## [The exercise]
Repeat the listing in full, exactly as it stands.

## [Data shown]

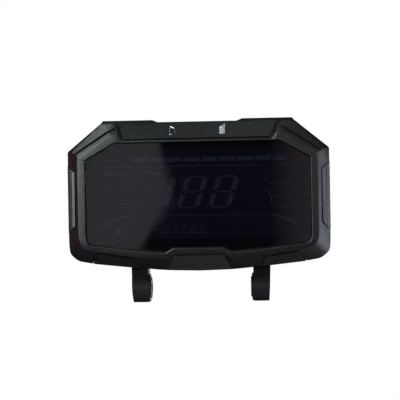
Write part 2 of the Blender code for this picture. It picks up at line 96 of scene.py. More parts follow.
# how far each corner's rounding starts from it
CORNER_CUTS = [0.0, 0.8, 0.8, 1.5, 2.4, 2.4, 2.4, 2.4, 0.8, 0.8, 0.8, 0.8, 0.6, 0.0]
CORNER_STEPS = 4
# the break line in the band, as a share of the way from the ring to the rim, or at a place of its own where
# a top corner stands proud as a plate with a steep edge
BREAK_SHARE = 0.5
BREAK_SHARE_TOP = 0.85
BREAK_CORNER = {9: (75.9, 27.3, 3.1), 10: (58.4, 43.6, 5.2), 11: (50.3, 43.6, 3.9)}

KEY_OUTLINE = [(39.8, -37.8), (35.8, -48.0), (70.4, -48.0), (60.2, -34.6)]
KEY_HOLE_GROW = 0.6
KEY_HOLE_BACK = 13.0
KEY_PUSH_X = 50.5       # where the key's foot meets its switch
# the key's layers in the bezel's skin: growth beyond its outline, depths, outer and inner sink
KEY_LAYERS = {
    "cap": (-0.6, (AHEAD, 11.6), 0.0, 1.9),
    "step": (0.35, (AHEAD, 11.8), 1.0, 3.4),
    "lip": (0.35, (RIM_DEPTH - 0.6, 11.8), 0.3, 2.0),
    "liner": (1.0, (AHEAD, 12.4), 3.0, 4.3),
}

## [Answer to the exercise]
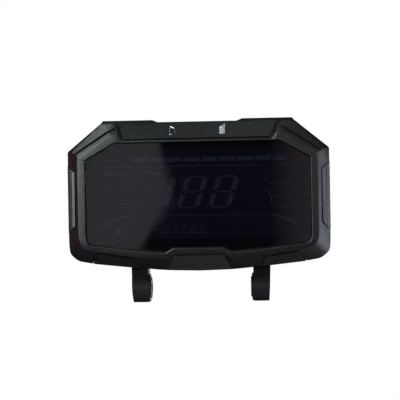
Write part 2 of the Blender code for this picture. It picks up at line 96 of scene.py. More parts follow.
# how far each corner's rounding starts from it
CORNER_CUTS = [0.0, 0.8, 0.8, 1.5, 2.4, 2.4, 2.4, 2.4, 0.8, 0.8, 0.8, 0.8, 0.6, 0.0]
CORNER_STEPS = 4
# the break line in the band, as a share of the way from the ring to the rim, or at a place of its own where
# a top corner stands proud as a plate with a steep edge
BREAK_SHARE = 0.5
BREAK_SHARE_TOP = 0.85
BREAK_CORNER = {9: (75.9, 27.3, 3.1), 10: (58.4, 43.6, 5.2), 11: (50.3, 43.6, 3.9)}

KEY_OUTLINE = [(39.8, -37.8), (35.8, -48.0), (70.4, -48.0), (60.2, -34.6)]
KEY_HOLE_GROW = 0.6
KEY_HOLE_BACK = 13.0
KEY_PUSH_X = 50.5       # where the key's foot meets its switch
# the key's layers in the bezel's skin: growth beyond its outline, depths, outer and inner sink
KEY_LAYERS = {
    "cap": (-0.6, (AHEAD, 11.6), 0.0, 1.9),
    "step": (0.35, (AHEAD, 11.8), 1.0, 3.4),
    "lip": (0.35, (RIM_DEPTH - 0.6, 11.8), 0.3, 2.0),
    "liner": (1.0, (AHEAD, 12.4), 3.0, 4.3),
}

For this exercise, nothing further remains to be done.